# GIVEN DATA start

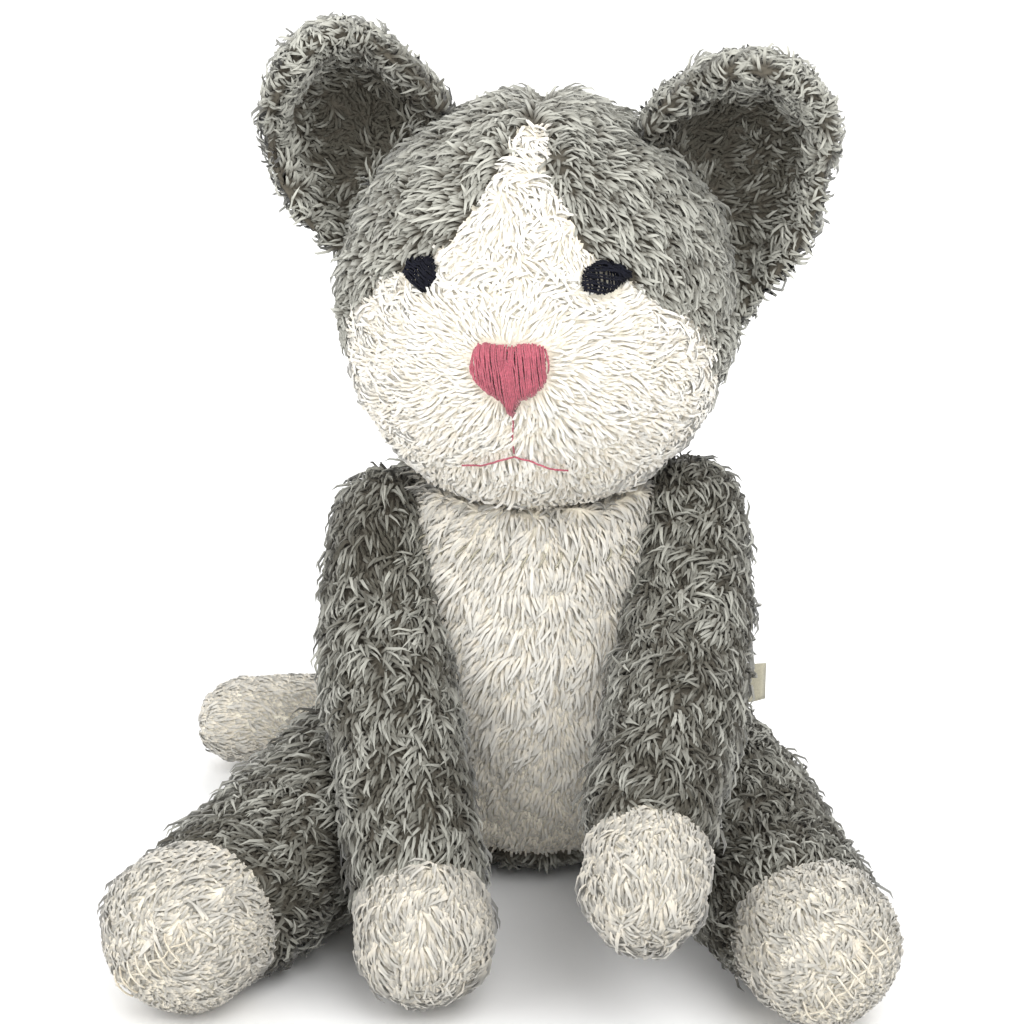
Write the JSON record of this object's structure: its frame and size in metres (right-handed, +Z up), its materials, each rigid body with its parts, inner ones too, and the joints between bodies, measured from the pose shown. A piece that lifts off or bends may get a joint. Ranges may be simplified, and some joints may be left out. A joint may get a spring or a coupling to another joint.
{
  "type": "seated plush cat",
  "caption": "Seated soft plush cat in grey and cream curly pile, with cupped ears, embroidered face, hanging arms, splayed legs and a side-laid tail.",
  "frame": {"origin": "middle of the flat seat, on the surface that the cat sits on", "axes": "+Z up, the cat looks along -Y, +X towards the cat's own left side"},
  "size_m": [0.1814, 0.1839, 0.2105],
  "materials": {
    "grey_pile": "curly cotton pile",
    "cream_pile": "curly cotton pile",
    "stuffing": "loose wadding",
    "eye_thread": "satin stitch",
    "rose_thread": "satin stitch",
    "seam_thread": "twisted cotton thread",
    "label_cloth": "woven ribbon"
  },
  "bodies": {
    "torso": {"torso_back_left": "grey_pile", "torso_back_right": "grey_pile", "torso_bib": "cream_pile", "torso_seat_panel": "grey_pile", "torso_stuffing": "stuffing", "neck_seam_thread": "seam_thread", "care_label": "label_cloth"},
    "neck": {"neck_stuffing": "stuffing"},
    "head": {"face_panel": "cream_pile", "crown_left": "grey_pile", "crown_right": "grey_pile", "head_stuffing": "stuffing", "left_eye": "eye_thread", "right_eye": "eye_thread", "nose_embroidery": "rose_thread", "mouth_thread": "rose_thread"},
    "left_ear": {"left_ear_back": "grey_pile", "left_ear_lining": "grey_pile"},
    "right_ear": {"right_ear_back": "grey_pile", "right_ear_lining": "grey_pile"},
    "left_arm": {"left_arm_sleeve": "grey_pile", "left_paw": "cream_pile", "left_arm_stuffing": "stuffing"},
    "right_arm": {"right_arm_sleeve": "grey_pile", "right_paw": "cream_pile", "right_arm_stuffing": "stuffing"},
    "left_leg": {"left_leg_sleeve": "grey_pile", "left_foot": "cream_pile", "left_leg_stuffing": "stuffing", "left_sole_thread": "seam_thread"},
    "right_leg": {"right_leg_sleeve": "grey_pile", "right_foot": "cream_pile", "right_leg_stuffing": "stuffing", "right_sole_thread": "seam_thread"},
    "tail": {"tail_sleeve": "grey_pile", "tail_tip": "cream_pile", "tail_stuffing": "stuffing"}
  },
  "joints": [
    {"name": "neck_turn", "type": "hinge", "parent": "torso", "child": "neck", "pos_m": [0, -0.004, 0.098], "axis": [0, 0, 1], "range_deg": [-35, 35], "stiffness_Nm_per_rad": 0.08},
    {"name": "head_nod", "type": "hinge", "parent": "neck", "child": "head", "pos_m": [0, -0.004, 0.098], "axis": [1, 0, 0], "range_deg": [-10, 10], "stiffness_Nm_per_rad": 0.3},
    {"name": "left_ear_fold", "type": "hinge", "parent": "head", "child": "left_ear", "pos_m": [0.04129, -0.002, 0.17209], "axis": [0.6015, 0, -0.7989], "range_deg": [-12, 12], "stiffness_Nm_per_rad": 0.01},
    {"name": "right_ear_fold", "type": "hinge", "parent": "head", "child": "right_ear", "pos_m": [-0.03666, 0.008, 0.17814], "axis": [0.7117, 0, 0.7025], "range_deg": [-12, 12], "stiffness_Nm_per_rad": 0.01},
    {"name": "left_arm_raise", "type": "hinge", "parent": "torso", "child": "left_arm", "pos_m": [0.036, -0.006, 0.082], "axis": [-0.5505, -0.2795, 0.7867], "range_deg": [0, 75]},
    {"name": "right_arm_raise", "type": "hinge", "parent": "torso", "child": "right_arm", "pos_m": [-0.036, -0.006, 0.082], "axis": [-0.7089, 0.3442, -0.6156], "range_deg": [0, 75]},
    {"name": "left_leg_swing", "type": "hinge", "parent": "torso", "child": "left_leg", "pos_m": [0.036, -0.018, 0.021], "axis": [1, 0, 0], "range_deg": [0, 80]},
    {"name": "right_leg_swing", "type": "hinge", "parent": "torso", "child": "right_leg", "pos_m": [-0.036, -0.018, 0.021], "axis": [1, 0, 0], "range_deg": [0, 80]},
    {"name": "tail_swing", "type": "hinge", "parent": "torso", "child": "tail", "pos_m": [-0.006, 0.044, 0.0132], "axis": [0, 0, -1], "range_deg": [0, 110]}
  ]
}
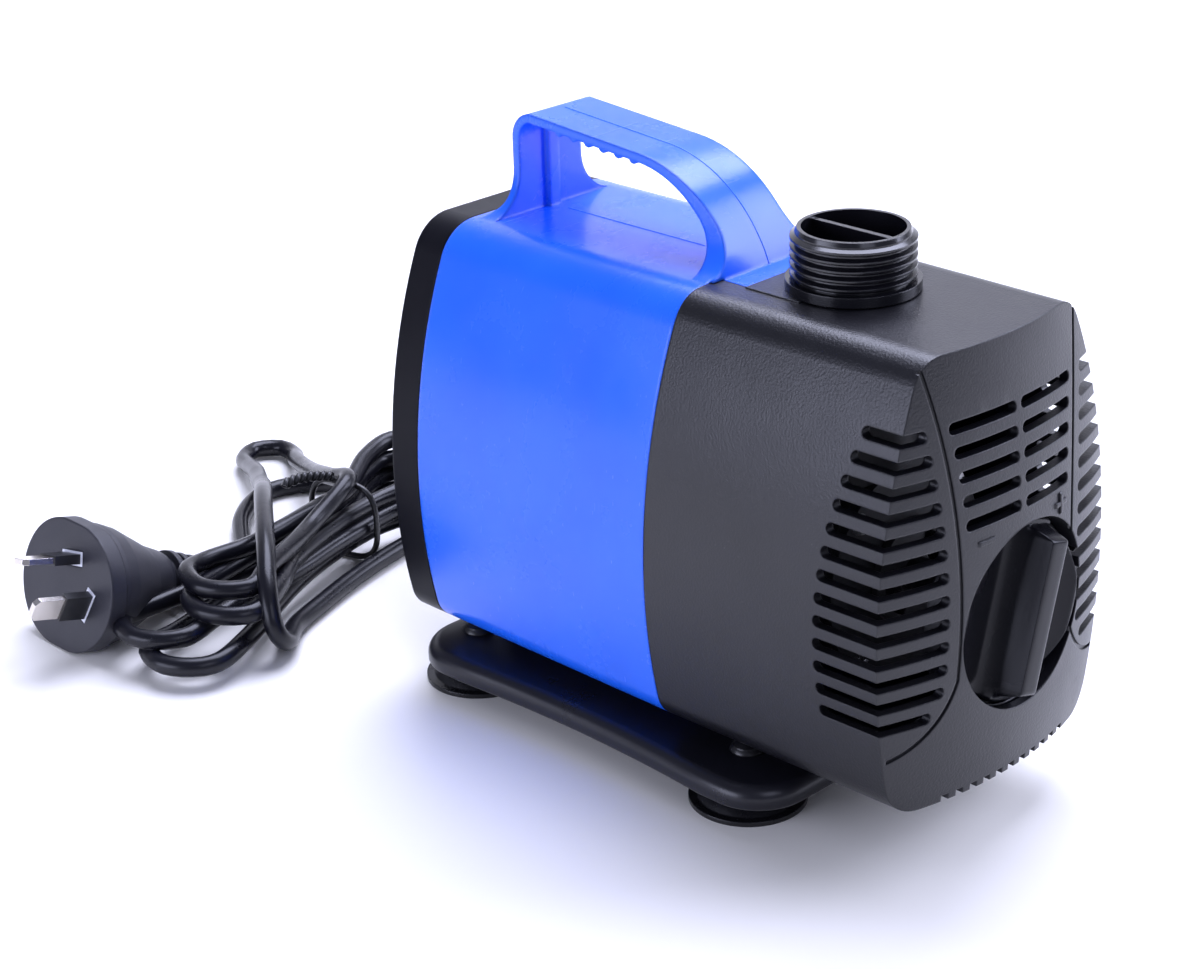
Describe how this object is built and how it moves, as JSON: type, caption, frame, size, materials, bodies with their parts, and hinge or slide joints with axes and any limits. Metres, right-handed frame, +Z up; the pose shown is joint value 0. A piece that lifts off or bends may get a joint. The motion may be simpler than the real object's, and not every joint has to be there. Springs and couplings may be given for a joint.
{
  "type": "fountain submersible pump",
  "caption": "Submersible water pump with a handled motor housing, slotted strainer, flow knob, threaded outlet, suction feet and corded plug.",
  "frame": {"origin": "on the floor, under the middle of the pump's own box without its cord", "axes": "+Z up; the motor axis runs along Y, the strainer and flow knob face -Y and the cable leaves towards +Y; +X is to the right seen from the knob"},
  "size_m": [0.155, 0.315, 0.1493],
  "materials": {
    "blue_abs": "satin-gloss moulded ABS",
    "satin_black": "fine spark-eroded grain, semi-matt",
    "gloss_black": "smooth moulded plastic",
    "inner_black": "plain moulded plastic",
    "stainless": "plain stainless steel",
    "nitrile": "soft nitrile rubber",
    "impeller_plastic": "plain moulded acetal",
    "ferrite": "sintered ferrite, sealed",
    "shaft_ceramic": "ground and polished ceramic",
    "lamination_steel": "stacked laminations, varnished",
    "bobbin_nylon": "glass-filled nylon",
    "winding_copper": "enamelled copper wire",
    "potting_resin": "cast epoxy resin",
    "cup_rubber": "smooth black rubber",
    "gland_black": "moulded nylon",
    "boot_rubber": "soft PVC",
    "cord_pvc": "glossy PVC sheath",
    "tie_pvc": "PVC-covered wire",
    "plug_pvc": "moulded PVC, matt face",
    "pin_nickel": "nickel-plated brass",
    "sleeve_nylon": "moulded nylon",
    "insert_nylon": "moulded nylon"
  },
  "bodies": {
    "pump": {"motor_housing": "blue_abs", "rear_cover": "satin_black", "rear_screws": "stainless", "strainer_housing": "satin_black", "outlet_nozzle": "gloss_black", "outlet_oring": "nitrile", "volute_casing": "inner_black", "volute_neck": "inner_black", "inlet_plate": "inner_black", "volute_screws": "stainless", "chamber_oring": "nitrile", "rotor_shaft": "shaft_ceramic", "front_bearing": "nitrile", "rear_bearing": "nitrile", "rotor_can": "inner_black", "stator_core": "lamination_steel", "bobbin_left": "bobbin_nylon", "bobbin_right": "bobbin_nylon", "winding_left": "winding_copper", "winding_right": "winding_copper", "potting_block": "potting_resin", "base_frame": "satin_black", "base_screws": "stainless", "suction_cup_1": "cup_rubber", "suction_cup_2": "cup_rubber", "suction_cup_3": "cup_rubber", "suction_cup_4": "cup_rubber", "cable_gland": "gland_black", "gland_boot": "boot_rubber", "cord_lead": "cord_pvc", "cord_hank": "cord_pvc", "cord_loop": "cord_pvc", "cord_tail": "cord_pvc", "cord_tie": "tie_pvc", "plug_body": "plug_pvc", "plug_pins": "pin_nickel", "pin_sleeves": "sleeve_nylon", "pin_inserts": "insert_nylon"},
    "flow_control": {"flow_knob": "satin_black", "flow_shutter": "inner_black", "knob_clip": "stainless"},
    "rotor": {"impeller": "impeller_plastic", "rotor_magnet": "ferrite"}
  },
  "joints": [
    {"name": "rotor_spin", "type": "hinge", "parent": "pump", "child": "rotor", "pos_m": [0.003, 0, 0.0555], "axis": [0, 1, 0], "continuous": true},
    {"name": "flow_knob_turn", "type": "hinge", "parent": "pump", "child": "flow_control", "pos_m": [0.003, -0.08, 0.0555], "axis": [0, 1, 0], "range_deg": [-62, 28]}
  ]
}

# GIVEN DATA end

■ DIRECTIONS FOR THIS TASK:
Lines that hold "from" are the ones to copy; find all of them.

■ CORRECT ANSWER:
Write the JSON record of this object's structure: its frame and size in metres (right-handed, +Z up), its materials, each rigid body with its parts, inner ones too, and the joints between bodies, measured from the pose shown. A piece that lifts off or bends may get a joint. Ranges may be simplified, and some joints may be left out. A joint may get a spring or a coupling to another joint.
  "frame": {"origin": "on the floor, under the middle of the pump's own box without its cord", "axes": "+Z up; the motor axis runs along Y, the strainer and flow knob face -Y and the cable leaves towards +Y; +X is to the right seen from the knob"},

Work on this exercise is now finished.